== THE EXERCISE ==
The first line to copy is the one with "if empty is"; the last is the one with "obj.matrix_world = world". Copy each line in that range exactly, leaving out all others.

== DATASET EXTRACT ==

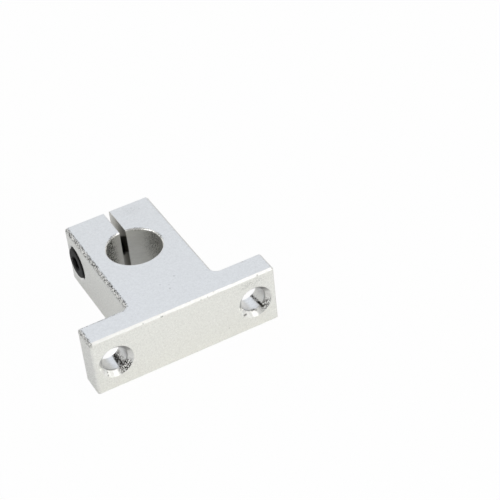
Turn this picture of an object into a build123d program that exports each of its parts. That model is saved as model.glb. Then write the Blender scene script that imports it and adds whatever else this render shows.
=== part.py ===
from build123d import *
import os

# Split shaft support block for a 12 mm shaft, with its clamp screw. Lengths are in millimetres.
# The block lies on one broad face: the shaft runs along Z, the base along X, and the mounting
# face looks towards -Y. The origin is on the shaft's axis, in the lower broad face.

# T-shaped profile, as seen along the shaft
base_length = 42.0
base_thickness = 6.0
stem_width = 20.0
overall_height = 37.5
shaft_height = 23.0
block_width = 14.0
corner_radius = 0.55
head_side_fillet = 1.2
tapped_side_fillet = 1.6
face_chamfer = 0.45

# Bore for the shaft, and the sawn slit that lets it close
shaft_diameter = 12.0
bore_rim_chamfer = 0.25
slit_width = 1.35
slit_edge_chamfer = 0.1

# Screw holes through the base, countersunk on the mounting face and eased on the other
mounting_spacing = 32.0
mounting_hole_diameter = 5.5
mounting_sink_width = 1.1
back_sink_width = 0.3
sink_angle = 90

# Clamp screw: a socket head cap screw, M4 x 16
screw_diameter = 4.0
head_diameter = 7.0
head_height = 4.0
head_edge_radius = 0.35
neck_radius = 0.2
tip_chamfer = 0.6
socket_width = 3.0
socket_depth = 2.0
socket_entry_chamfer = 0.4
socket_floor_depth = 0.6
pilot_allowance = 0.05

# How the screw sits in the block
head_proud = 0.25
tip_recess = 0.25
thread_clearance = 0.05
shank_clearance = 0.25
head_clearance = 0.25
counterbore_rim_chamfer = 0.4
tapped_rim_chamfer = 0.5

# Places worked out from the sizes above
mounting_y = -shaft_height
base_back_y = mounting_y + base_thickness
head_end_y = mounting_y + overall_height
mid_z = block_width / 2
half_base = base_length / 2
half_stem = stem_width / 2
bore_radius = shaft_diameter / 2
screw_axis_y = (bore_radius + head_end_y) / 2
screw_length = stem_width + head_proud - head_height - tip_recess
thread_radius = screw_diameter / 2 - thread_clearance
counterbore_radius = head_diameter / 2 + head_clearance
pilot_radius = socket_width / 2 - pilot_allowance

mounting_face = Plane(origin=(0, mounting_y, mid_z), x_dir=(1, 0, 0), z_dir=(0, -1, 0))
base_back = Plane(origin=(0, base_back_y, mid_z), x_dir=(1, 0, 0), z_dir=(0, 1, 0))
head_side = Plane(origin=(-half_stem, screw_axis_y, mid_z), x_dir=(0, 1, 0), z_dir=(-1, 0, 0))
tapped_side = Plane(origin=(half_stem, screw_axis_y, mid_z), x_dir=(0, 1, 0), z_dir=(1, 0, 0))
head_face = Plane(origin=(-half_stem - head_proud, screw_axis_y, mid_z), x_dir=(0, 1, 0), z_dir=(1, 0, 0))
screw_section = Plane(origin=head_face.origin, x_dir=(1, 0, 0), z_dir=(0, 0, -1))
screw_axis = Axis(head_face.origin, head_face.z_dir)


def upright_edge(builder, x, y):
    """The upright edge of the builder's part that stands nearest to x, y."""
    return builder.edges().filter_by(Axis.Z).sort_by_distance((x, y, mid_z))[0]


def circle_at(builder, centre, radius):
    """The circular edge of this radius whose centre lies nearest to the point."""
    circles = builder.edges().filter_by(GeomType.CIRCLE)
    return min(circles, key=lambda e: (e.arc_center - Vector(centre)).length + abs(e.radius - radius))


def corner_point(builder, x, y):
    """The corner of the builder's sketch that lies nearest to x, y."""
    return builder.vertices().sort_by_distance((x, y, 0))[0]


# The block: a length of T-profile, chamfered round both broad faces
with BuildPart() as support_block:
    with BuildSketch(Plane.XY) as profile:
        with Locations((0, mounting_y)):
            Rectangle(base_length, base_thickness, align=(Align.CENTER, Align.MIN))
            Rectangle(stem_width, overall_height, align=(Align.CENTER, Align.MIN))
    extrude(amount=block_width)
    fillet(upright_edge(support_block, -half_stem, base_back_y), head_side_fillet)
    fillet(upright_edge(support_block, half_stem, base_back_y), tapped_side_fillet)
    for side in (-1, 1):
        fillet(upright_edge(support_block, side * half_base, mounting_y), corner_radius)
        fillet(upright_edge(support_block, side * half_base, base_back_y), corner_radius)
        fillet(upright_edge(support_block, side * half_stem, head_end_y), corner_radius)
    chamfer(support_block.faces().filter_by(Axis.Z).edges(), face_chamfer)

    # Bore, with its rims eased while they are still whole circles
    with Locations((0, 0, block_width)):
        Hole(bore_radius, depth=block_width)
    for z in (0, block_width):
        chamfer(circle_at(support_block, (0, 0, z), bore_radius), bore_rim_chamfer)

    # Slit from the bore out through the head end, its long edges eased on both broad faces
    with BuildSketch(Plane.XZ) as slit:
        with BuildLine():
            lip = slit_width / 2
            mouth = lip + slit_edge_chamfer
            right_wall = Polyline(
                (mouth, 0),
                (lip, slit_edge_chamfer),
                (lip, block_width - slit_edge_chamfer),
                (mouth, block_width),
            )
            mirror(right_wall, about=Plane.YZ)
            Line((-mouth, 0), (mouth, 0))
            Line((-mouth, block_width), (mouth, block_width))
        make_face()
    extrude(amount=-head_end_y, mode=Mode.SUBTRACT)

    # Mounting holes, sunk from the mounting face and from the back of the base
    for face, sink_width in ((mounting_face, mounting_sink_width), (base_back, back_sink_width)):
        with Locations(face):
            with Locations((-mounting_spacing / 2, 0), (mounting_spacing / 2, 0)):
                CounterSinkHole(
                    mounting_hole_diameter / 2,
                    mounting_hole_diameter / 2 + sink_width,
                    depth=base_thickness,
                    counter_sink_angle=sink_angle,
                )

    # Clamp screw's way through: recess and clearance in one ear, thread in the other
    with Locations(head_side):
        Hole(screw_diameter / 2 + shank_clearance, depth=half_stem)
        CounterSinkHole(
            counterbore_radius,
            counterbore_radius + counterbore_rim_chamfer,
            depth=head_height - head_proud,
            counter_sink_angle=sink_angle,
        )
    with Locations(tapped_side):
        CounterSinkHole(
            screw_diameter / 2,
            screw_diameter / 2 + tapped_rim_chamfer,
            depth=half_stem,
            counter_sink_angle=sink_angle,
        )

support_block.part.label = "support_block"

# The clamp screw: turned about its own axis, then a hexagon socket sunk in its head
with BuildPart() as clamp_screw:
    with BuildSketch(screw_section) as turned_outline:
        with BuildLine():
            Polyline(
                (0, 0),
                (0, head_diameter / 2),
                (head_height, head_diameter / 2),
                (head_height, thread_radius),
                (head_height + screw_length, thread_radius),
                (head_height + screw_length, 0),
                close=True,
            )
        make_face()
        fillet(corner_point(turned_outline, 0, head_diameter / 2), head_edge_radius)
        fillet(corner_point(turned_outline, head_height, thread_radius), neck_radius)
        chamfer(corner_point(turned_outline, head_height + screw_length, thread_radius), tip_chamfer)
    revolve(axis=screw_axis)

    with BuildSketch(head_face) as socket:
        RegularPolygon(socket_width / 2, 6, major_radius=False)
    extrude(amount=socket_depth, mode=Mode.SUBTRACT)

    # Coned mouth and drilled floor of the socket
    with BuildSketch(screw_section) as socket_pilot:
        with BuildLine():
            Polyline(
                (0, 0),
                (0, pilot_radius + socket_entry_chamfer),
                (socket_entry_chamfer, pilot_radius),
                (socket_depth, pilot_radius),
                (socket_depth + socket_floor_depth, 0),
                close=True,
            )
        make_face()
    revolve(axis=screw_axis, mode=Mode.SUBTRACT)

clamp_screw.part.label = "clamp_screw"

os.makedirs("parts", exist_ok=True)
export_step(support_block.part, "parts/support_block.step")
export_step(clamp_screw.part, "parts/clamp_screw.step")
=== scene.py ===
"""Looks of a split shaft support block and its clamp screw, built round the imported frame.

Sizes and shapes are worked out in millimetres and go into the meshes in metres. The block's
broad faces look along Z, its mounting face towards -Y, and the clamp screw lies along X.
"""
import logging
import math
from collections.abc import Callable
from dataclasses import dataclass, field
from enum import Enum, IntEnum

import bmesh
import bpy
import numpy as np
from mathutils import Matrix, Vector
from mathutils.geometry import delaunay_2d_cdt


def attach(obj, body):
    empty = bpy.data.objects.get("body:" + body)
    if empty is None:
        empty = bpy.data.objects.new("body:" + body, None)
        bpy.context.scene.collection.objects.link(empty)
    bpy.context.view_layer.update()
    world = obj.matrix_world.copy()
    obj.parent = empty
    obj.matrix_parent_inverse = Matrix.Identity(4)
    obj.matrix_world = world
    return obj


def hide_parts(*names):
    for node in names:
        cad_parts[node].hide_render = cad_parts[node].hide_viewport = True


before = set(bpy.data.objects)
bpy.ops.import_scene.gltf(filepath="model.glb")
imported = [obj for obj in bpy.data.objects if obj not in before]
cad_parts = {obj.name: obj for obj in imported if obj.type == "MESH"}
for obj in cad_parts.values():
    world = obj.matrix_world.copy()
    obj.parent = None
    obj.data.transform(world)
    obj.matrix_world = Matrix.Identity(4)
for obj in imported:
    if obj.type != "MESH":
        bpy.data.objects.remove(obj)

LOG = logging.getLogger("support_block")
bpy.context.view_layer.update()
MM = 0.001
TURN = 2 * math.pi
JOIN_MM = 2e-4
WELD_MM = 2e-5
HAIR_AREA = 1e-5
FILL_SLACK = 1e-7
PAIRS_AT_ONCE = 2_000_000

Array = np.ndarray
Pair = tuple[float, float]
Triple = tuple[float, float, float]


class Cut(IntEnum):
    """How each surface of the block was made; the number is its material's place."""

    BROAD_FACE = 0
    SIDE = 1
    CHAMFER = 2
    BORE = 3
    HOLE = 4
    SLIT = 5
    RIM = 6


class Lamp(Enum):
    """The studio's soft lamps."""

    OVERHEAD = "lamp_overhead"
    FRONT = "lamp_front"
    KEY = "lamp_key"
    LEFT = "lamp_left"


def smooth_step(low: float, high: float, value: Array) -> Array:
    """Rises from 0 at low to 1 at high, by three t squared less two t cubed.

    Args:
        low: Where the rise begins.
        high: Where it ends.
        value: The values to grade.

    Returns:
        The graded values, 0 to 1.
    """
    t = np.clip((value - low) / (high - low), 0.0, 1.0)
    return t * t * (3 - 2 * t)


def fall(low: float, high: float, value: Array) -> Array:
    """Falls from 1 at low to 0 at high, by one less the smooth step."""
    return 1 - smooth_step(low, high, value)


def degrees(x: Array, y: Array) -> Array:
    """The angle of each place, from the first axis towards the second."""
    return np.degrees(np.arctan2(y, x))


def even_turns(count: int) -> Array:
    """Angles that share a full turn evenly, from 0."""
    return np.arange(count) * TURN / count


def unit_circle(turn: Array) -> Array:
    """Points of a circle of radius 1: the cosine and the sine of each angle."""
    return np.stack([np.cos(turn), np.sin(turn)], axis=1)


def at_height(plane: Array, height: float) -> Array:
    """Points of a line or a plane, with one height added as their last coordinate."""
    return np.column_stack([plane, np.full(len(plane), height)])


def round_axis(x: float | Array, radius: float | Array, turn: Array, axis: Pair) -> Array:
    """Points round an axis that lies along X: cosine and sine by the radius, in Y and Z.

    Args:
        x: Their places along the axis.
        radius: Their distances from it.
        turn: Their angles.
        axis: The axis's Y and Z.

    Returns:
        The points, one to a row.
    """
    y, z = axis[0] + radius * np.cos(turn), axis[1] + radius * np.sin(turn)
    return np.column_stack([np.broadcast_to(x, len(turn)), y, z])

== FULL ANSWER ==
    if empty is None:
        empty = bpy.data.objects.new("body:" + body, None)
        bpy.context.scene.collection.objects.link(empty)
    bpy.context.view_layer.update()
    world = obj.matrix_world.copy()
    obj.parent = empty
    obj.matrix_parent_inverse = Matrix.Identity(4)
    obj.matrix_world = world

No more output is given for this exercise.